EXTRACTED RECORDS >>
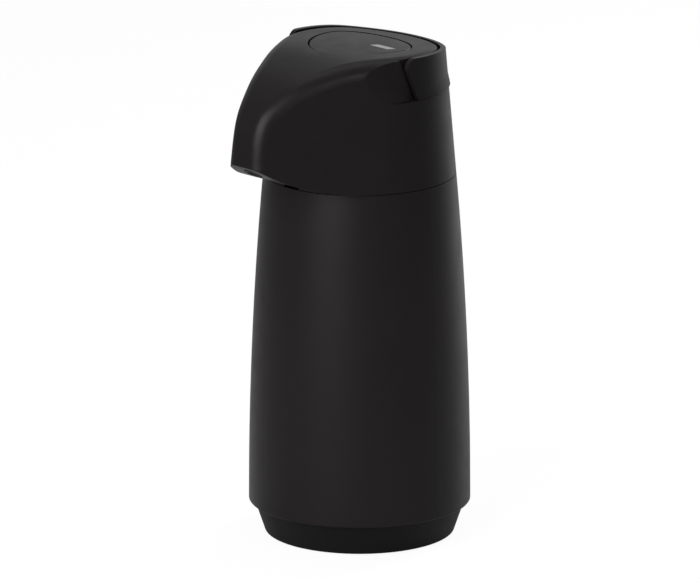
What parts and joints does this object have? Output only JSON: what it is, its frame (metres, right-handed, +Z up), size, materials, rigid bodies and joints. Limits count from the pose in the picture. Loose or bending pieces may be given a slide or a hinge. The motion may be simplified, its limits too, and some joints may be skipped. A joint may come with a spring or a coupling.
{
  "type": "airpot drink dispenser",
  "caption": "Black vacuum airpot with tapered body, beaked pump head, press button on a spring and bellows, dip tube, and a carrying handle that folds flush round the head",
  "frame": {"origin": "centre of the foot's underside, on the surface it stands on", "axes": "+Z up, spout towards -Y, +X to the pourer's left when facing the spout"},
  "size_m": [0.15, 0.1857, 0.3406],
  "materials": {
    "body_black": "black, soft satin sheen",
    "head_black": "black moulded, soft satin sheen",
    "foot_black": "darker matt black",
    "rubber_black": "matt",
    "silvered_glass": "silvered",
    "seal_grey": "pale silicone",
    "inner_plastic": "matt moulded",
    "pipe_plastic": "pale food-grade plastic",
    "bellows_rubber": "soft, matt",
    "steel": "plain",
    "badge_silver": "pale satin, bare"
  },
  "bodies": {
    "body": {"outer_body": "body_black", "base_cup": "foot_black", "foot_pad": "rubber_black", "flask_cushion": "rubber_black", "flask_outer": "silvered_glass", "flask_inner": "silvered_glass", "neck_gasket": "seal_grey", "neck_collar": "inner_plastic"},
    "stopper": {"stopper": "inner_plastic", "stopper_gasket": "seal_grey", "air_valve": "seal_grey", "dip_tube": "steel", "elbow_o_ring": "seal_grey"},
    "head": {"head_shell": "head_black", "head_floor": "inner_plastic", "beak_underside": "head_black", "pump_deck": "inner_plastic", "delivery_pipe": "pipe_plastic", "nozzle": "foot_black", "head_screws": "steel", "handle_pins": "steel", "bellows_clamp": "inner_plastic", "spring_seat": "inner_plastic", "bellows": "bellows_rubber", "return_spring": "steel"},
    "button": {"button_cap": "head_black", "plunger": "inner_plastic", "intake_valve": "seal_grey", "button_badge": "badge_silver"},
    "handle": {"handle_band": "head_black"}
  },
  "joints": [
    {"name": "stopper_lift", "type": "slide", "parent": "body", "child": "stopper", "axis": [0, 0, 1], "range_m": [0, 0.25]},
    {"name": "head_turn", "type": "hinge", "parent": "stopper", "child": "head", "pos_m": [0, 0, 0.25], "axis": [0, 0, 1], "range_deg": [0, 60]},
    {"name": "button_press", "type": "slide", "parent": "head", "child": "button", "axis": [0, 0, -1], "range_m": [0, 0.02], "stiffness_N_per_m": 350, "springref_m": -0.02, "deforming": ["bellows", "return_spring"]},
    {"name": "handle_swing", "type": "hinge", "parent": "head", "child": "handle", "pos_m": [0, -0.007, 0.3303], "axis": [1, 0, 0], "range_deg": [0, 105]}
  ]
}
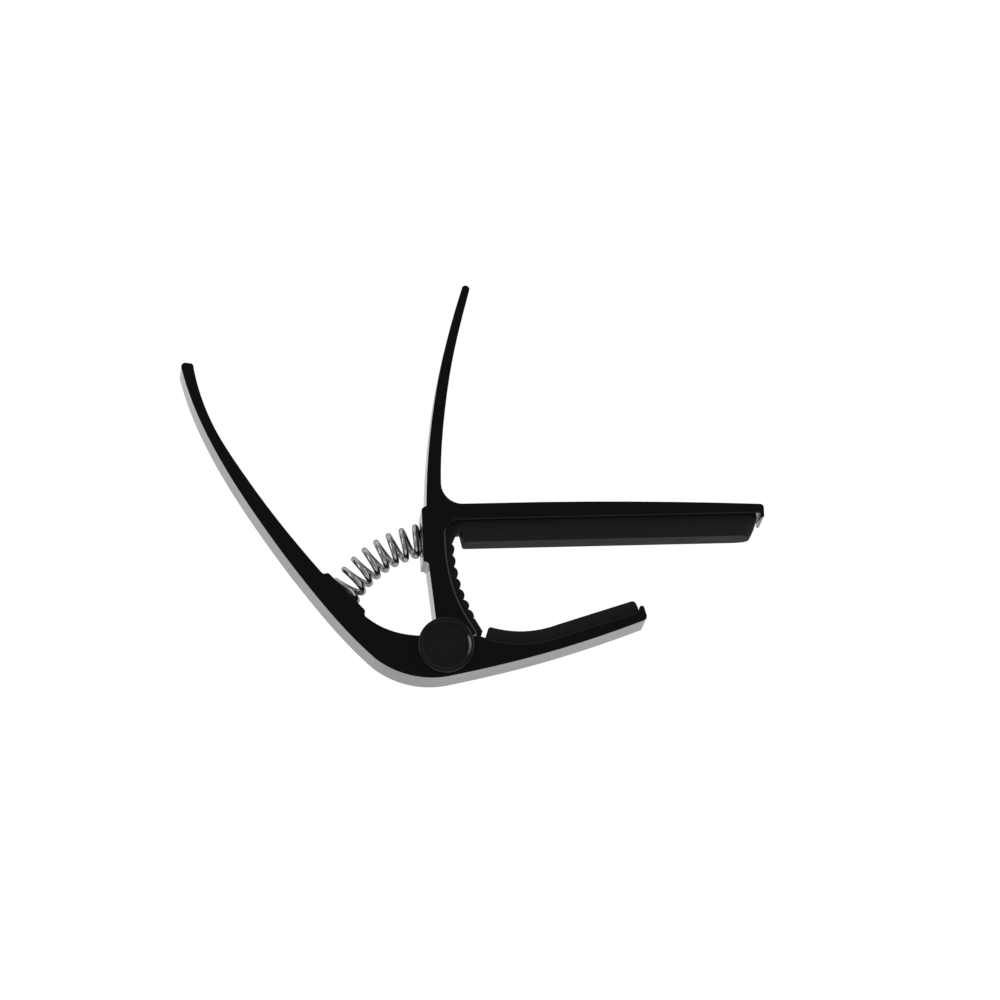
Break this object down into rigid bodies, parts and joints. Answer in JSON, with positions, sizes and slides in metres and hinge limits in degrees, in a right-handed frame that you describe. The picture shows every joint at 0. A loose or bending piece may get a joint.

TASK STATEMENT >>
Copy each entry exactly, with nothing added or dropped.

WORKED ANSWER >>
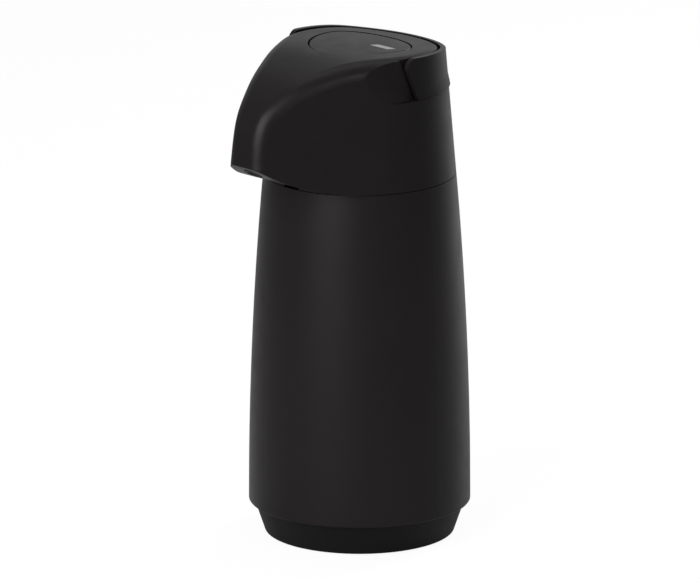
What parts and joints does this object have? Output only JSON: what it is, its frame (metres, right-handed, +Z up), size, materials, rigid bodies and joints. Limits count from the pose in the picture. Loose or bending pieces may be given a slide or a hinge. The motion may be simplified, its limits too, and some joints may be skipped. A joint may come with a spring or a coupling.
{
  "type": "airpot drink dispenser",
  "caption": "Black vacuum airpot with tapered body, beaked pump head, press button on a spring and bellows, dip tube, and a carrying handle that folds flush round the head",
  "frame": {"origin": "centre of the foot's underside, on the surface it stands on", "axes": "+Z up, spout towards -Y, +X to the pourer's left when facing the spout"},
  "size_m": [0.15, 0.1857, 0.3406],
  "materials": {
    "body_black": "black, soft satin sheen",
    "head_black": "black moulded, soft satin sheen",
    "foot_black": "darker matt black",
    "rubber_black": "matt",
    "silvered_glass": "silvered",
    "seal_grey": "pale silicone",
    "inner_plastic": "matt moulded",
    "pipe_plastic": "pale food-grade plastic",
    "bellows_rubber": "soft, matt",
    "steel": "plain",
    "badge_silver": "pale satin, bare"
  },
  "bodies": {
    "body": {"outer_body": "body_black", "base_cup": "foot_black", "foot_pad": "rubber_black", "flask_cushion": "rubber_black", "flask_outer": "silvered_glass", "flask_inner": "silvered_glass", "neck_gasket": "seal_grey", "neck_collar": "inner_plastic"},
    "stopper": {"stopper": "inner_plastic", "stopper_gasket": "seal_grey", "air_valve": "seal_grey", "dip_tube": "steel", "elbow_o_ring": "seal_grey"},
    "head": {"head_shell": "head_black", "head_floor": "inner_plastic", "beak_underside": "head_black", "pump_deck": "inner_plastic", "delivery_pipe": "pipe_plastic", "nozzle": "foot_black", "head_screws": "steel", "handle_pins": "steel", "bellows_clamp": "inner_plastic", "spring_seat": "inner_plastic", "bellows": "bellows_rubber", "return_spring": "steel"},
    "button": {"button_cap": "head_black", "plunger": "inner_plastic", "intake_valve": "seal_grey", "button_badge": "badge_silver"},
    "handle": {"handle_band": "head_black"}
  },
  "joints": [
    {"name": "stopper_lift", "type": "slide", "parent": "body", "child": "stopper", "axis": [0, 0, 1], "range_m": [0, 0.25]},
    {"name": "head_turn", "type": "hinge", "parent": "stopper", "child": "head", "pos_m": [0, 0, 0.25], "axis": [0, 0, 1], "range_deg": [0, 60]},
    {"name": "button_press", "type": "slide", "parent": "head", "child": "button", "axis": [0, 0, -1], "range_m": [0, 0.02], "stiffness_N_per_m": 350, "springref_m": -0.02, "deforming": ["bellows", "return_spring"]},
    {"name": "handle_swing", "type": "hinge", "parent": "head", "child": "handle", "pos_m": [0, -0.007, 0.3303], "axis": [1, 0, 0], "range_deg": [0, 105]}
  ]
}
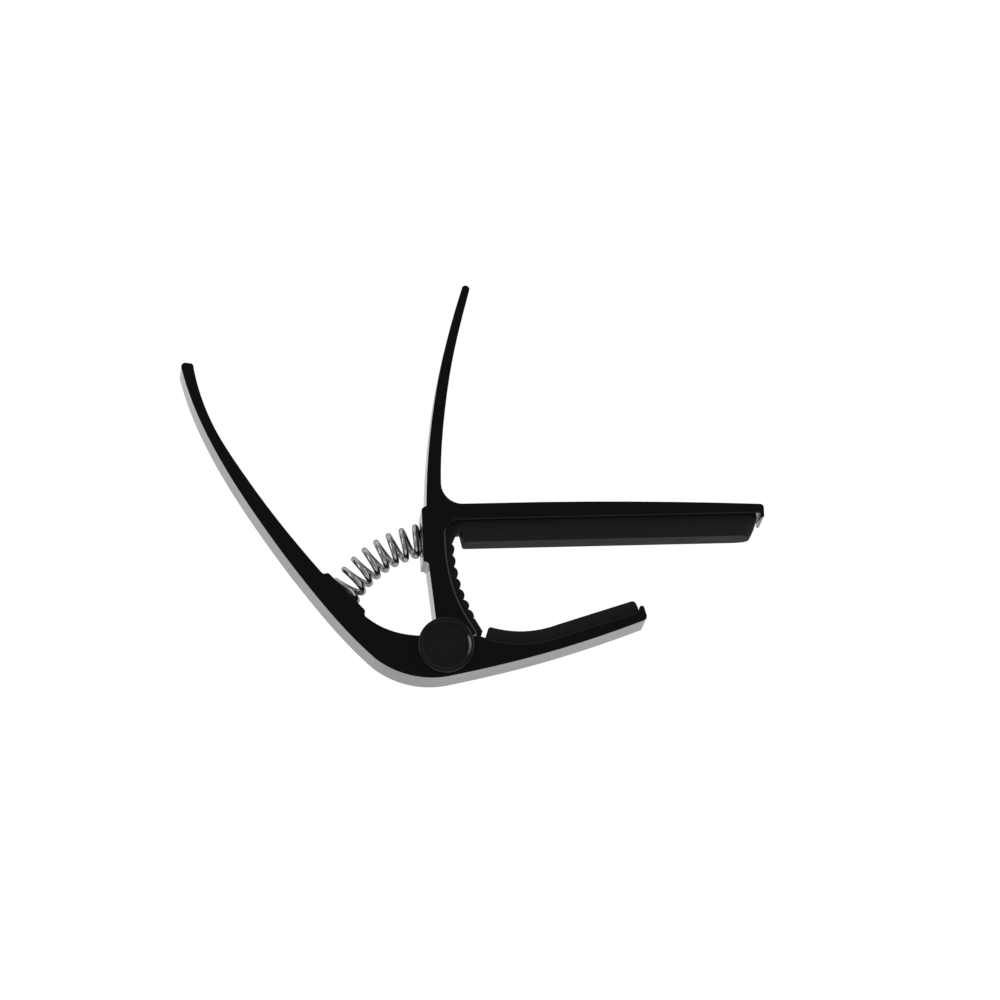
Break this object down into rigid bodies, parts and joints. Answer in JSON, with positions, sizes and slides in metres and hinge limits in degrees, in a right-handed frame that you describe. The picture shows every joint at 0. A loose or bending piece may get a joint.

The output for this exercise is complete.